My life has changed so much since my time as a Voices of Change fellow during the 2023 school year. As I wrote in my final essay of the fellowship, the beautiful, imperfect school I loved and helped build had closed. With the support of my fellowship editor, Cobretti Williams, I applied and was admitted to the Creative Writing Workshop at the University of New Orleans, where I am taking graduate classes and teaching a freshman English composition course.
In deciding what to write as a reflection on my time since the fellowship, I started three different essays and hated all of them. I did a lot of cursing, went on a couple of brooding walks and wondered why I agreed to write this in the first place. During the similarly maddening process of designing the syllabus for the first college course I taught, I took a break to write my students a letter. Here is an excerpt:
Before we start this course together, it’s important for me to name something foundational to how I approach teaching it: Writing is hard for everyone. I love writing and I believe that, if I keep practicing, I can become great at it… and I still hate doing it a lot of the time. This is why writing is so important. Almost everything we want is on the other side of making ourselves do things we don’t want to do. When we sit down to write, whether we want to or not, and we keep writing when we hit that initial point where we want to stop, and continue when those moments arise again and again like waves, we are getting vital practice. This skill, ignoring the complacent you, the you that would rather do the thing tomorrow, or tomorrow’s tomorrow, and doing the thing now instead is an act of becoming the you that has the things you want. Like anything else, this becomes easier the more you do it.

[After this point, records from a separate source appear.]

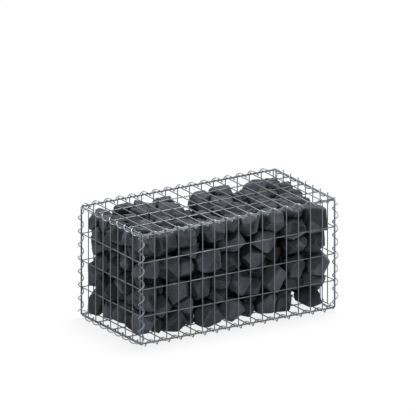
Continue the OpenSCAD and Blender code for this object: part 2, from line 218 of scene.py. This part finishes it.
def makeBasalt():
    material, tree = newMaterial("crushedBasalt")
    place = addNode(tree, "ShaderNodeTexCoord")
    stoneTone = addNode(tree, "ShaderNodeAttribute", attribute_name="stoneTone")
    bruise = addNode(tree, "ShaderNodeAttribute", attribute_name="bruise")
    # painted shade on the upper faces
    topShade = addNode(tree, "ShaderNodeAttribute", attribute_name="topShade")
    # painted shade deep in the fill and in the gaps between stones
    paintedShade = addNode(tree, "ShaderNodeAttribute", attribute_name="paintedShade")
    clouds = addNode(
        tree, "ShaderNodeTexNoise", {"Scale": 1 / basalt["cloud"], "Detail": 5, "Roughness": 0.6},
        {"Vector": (place, "Object")})
    grain = addNode(
        tree, "ShaderNodeTexNoise", {"Scale": 1 / basalt["grain"], "Detail": 3, "Roughness": 0.7},
        {"Vector": (place, "Object")})
    chips = addNode(
        tree, "ShaderNodeTexNoise", {"Scale": 1 / basalt["chip"], "Detail": 4, "Roughness": 0.65},
        {"Vector": (place, "Object")})
    specks = addNode(
        tree, "ShaderNodeTexNoise",
        {"Scale": 1 / basalt["mottle"], "Detail": 2, "Roughness": 0.7},
        {"Vector": (place, "Object")})
    shade = addNode(
        tree, "ShaderNodeMath", {}, {0: (stoneTone, "Fac"), 1: (clouds, "Fac")},
        operation="ADD")
    mottled = addNode(
        tree, "ShaderNodeMath", {1: basalt["mottleSpread"]},
        {0: (specks, "Fac"), 2: (shade, "Value")}, operation="MULTIPLY_ADD")
    middle = 0.5 + 0.5 + 0.5 * basalt["mottleSpread"]  # of stone tone, clouds and specks together
    spread = addNode(
        tree, "ShaderNodeMapRange",
        {"From Min": middle - basalt["shadeRange"], "From Max": middle + basalt["shadeRange"]},
        {"Value": (mottled, "Value")})
    body = addNode(
        tree, "ShaderNodeMix", {"A": linear(basalt["darkColour"]), "B": linear(basalt["colour"])},
        data_type="RGBA")
    tree.links.new(spread.outputs["Result"], body.inputs["Factor"])
    bruised = addNode(
        tree, "ShaderNodeMath", {}, {0: (bruise, "Fac"), 1: (chips, "Fac")},
        operation="MULTIPLY")
    bruisedShare = addNode(
        tree, "ShaderNodeMath", {1: basalt["bruise"]}, {0: (bruised, "Value")},
        operation="MULTIPLY")
    edges = addNode(
        tree, "ShaderNodeMix", {"B": linear(basalt["bruiseColour"])}, data_type="RGBA")
    tree.links.new(body.outputs[2], edges.inputs["A"])
    tree.links.new(bruisedShare.outputs["Value"], edges.inputs["Factor"])
    # Painted shade on the upper faces
    topShadeShare = addNode(
        tree, "ShaderNodeMath", {1: basalt["topShade"]}, {0: (topShade, "Fac")}, operation="MULTIPLY")
    topShaded = addNode(
        tree, "ShaderNodeMix", {"B": linear(basalt["topShadeColour"])}, data_type="RGBA")
    tree.links.new(edges.outputs[2], topShaded.inputs["A"])
    tree.links.new(topShadeShare.outputs["Value"], topShaded.inputs["Factor"])
    # Painted shade deep in the fill and in the gaps between stones
    paintedShadeShare = addNode(
        tree, "ShaderNodeMath", {1: basalt["paintedShade"]}, {0: (paintedShade, "Fac")}, operation="MULTIPLY")
    shadedDeep = addNode(
        tree, "ShaderNodeMix", {"B": linear(basalt["paintedShadeColour"])}, data_type="RGBA")
    tree.links.new(topShaded.outputs[2], shadedDeep.inputs["A"])
    tree.links.new(paintedShadeShare.outputs["Value"], shadedDeep.inputs["Factor"])
    rough = addNode(
        tree, "ShaderNodeMapRange",
        {"From Min": noiseLow, "From Max": noiseHigh,
         "To Min": basalt["roughness"] - basalt["roughnessRange"],
         "To Max": basalt["roughness"] + basalt["roughnessRange"]},
        {"Value": (chips, "Fac")})
    chipBump = addNode(
        tree, "ShaderNodeBump",
        {"Strength": basalt["chipStrength"], "Distance": basalt["chipDepth"]},
        {"Height": (chips, "Fac")})
    grainBump = addNode(
        tree, "ShaderNodeBump",
        {"Strength": basalt["grainStrength"], "Distance": basalt["grainDepth"]},
        {"Height": (grain, "Fac"), "Normal": (chipBump, "Normal")})
    shader = addNode(tree, "ShaderNodeBsdfPrincipled", {"Metallic": 0})
    tree.links.new(shadedDeep.outputs[2], shader.inputs["Base Color"])
    tree.links.new(rough.outputs["Result"], shader.inputs["Roughness"])
    tree.links.new(grainBump.outputs["Normal"], shader.inputs["Normal"])
    addNode(tree, "ShaderNodeOutputMaterial", links={"Surface": (shader, "BSDF")})
    return material


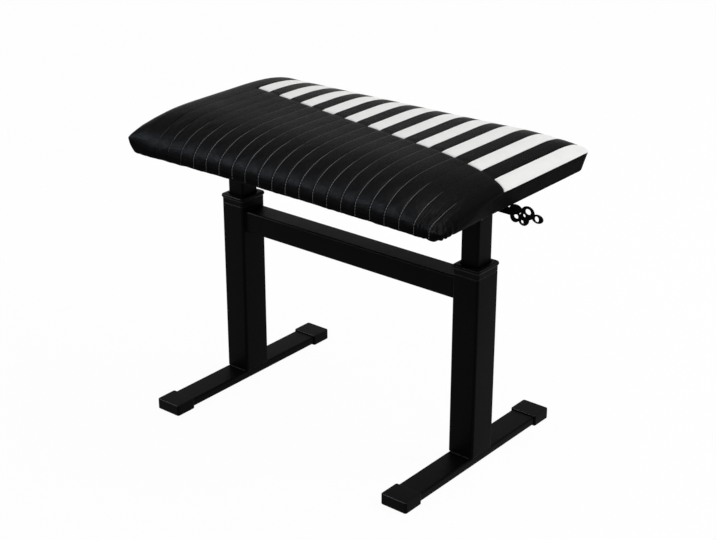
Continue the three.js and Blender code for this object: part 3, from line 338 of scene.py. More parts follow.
    def material(self, finish: Finish) -> bpy.types.Material:
        """Builds a finish's material, or gives the one that is built.

        Args:
            finish: the finish.

        Returns:
            Its material.
        """
        if finish in self.built:
            return self.built[finish]
        material = bpy.data.materials.new(finish.name)
        material.use_nodes = True
        nodes = NodeTree(material.node_tree)
        shader = material.node_tree.nodes["Principled BSDF"]
        shader.inputs["Specular IOR Level"].default_value = finish.specular
        shader.inputs["Metallic"].default_value = finish.metallic
        place = nodes.add("TexCoord").outputs["Object"]
        relief = self._place(nodes, self.groups[finish.relief], place, finish.detail)
        tone = self._place(nodes, self.mottle, place, self.tone_detail)
        low, high = 1.0 - finish.mottle, 1.0 + finish.mottle
        spread = self._ranged(nodes, tone.outputs["Tone"], self.tone_range, (low, high))
        shade = self._ranged(nodes, relief.outputs["Height"], (0.0, 1.0), (low, 1.0))
        scale = nodes.add("VectorMath", operation="SCALE")
        scale.inputs[0].default_value = finish.colour
        nodes.join(nodes.math("MULTIPLY", spread, shade), scale.inputs["Scale"])
        nodes.join(scale.outputs[0], shader.inputs["Base Color"])
        nodes.join(nodes.math("MULTIPLY", spread, finish.roughness), shader.inputs["Roughness"])
        bump = nodes.add("Bump")
        bump.inputs["Distance"].default_value = finish.depth
        nodes.join(relief.outputs["Height"], bump.inputs["Height"])
        nodes.join(bump.outputs["Normal"], shader.inputs["Normal"])
        self.built[finish] = material
        return material


def finished(name: str, bm: bmesh.types.BMesh, material: bpy.types.Material) -> bpy.types.Object:
    """Makes a smooth-shaded object at the origin from a bmesh, and frees the bmesh.

    Args:
        name: the piece's name.
        bm: its mesh, in the row frame.
        material: its material.

    Returns:
        The linked object.
    """
    mesh = bpy.data.meshes.new(name)
    bm.to_mesh(mesh)
    bm.free()
    mesh.materials.append(material)
    for polygon in mesh.polygons:
        polygon.use_smooth = True
    piece = bpy.data.objects.new(name, mesh)
    bpy.context.scene.collection.objects.link(piece)
    return piece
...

This excerpt reminds me that writing is much more difficult than most of the things we do in a world that commodifies ease and comfort, upholds them as desirable and makes us feel we are entitled to them while simultaneously less and less able to tolerate their lack.
There is a common misconception that my students come to me with that manifests most often in the statement “I don’t know what to write.” They think this means they are not ready to begin, because they believe that writing is putting what you already know onto paper. I understand why this misconception exists. So often in life, we only see finished products. The published novel, the final cut, the social media post depicting the outcome and not the process and the struggle. It’s easy to think that everyone else has things figured out, that what you see is how something was from the beginning. This can trick us into believing that if something isn’t good right away, we should abandon it. Drafting insists that we try before we feel sure, finish something even if it is not yet “good.” Revision insists that what we have can be something different, something better, and teaches us to hold multiple things in our heads at the same time. Throughout this process, we gain clarity.
Each time we give or receive feedback and assess whether it moves us closer to or further from our vision, we get better at articulating what we want and closer to achieving it. When teachers and students do this work together and commit to improvement, even when we both have moments of uncertainty about what to do next, we are practicing true collaboration. We both grow. What a way to become more skillful at building the world we want.
It is a strange time to be devoting so much of my life to writing, to be telling students that they should care about writing too. Just this week, an article came out detailing pervasive, undisclosed AI use to grade and give feedback to student writing in some New Orleans schools. A study conducted in May of 2025 showed that 84 percent of high school students used generative AI to complete their school work. I understand intimately the overwhelm of educators and students, and the temporary relief that cognitive offloading with AI can provide.
However, what we lose in the long term by not engaging deeply in the writing process, the practice of giving and receiving feedback, of watching revision unfold, is so much greater than the gains we feel in accepting AI’s “help” in our moments of overwhelm. What world are we building when we delegate the human work of communication through writing to machines? We would do better to engage in a process of re-evaluating our priorities, taking on fewer assignments for longer and working collaboratively as educators and administrators to redesign curricula and systems so that teachers have the capacity to get to know their students through repeated contact with their written work.
Sometimes, it feels like we are already living in a completely different world from the one in which I grew up and was educated. Luckily, these times, despite how often folks like to say they are not, are precedented. In these times, I have been turning to Black women writers like Toni Morrison, Toni Cade Bambara, Audre Lorde and June Jordan for guidance, and they all insist writing only becomes more urgent the more dire the times. In facing what Toni Morrison described in 2004 as “a burgeoning ménage a trois of political interests, corporate interests and military interests” working to “literally annihilate an inhabitable, humane future,” I have been especially steeled by Audre Lorde’s words, “In this way alone we can survive, by taking part in a process of life that is creative and continuing, that is growth.”
In the face of a world that would automate us right out of existence, I intend for us to survive, and so I insist we write.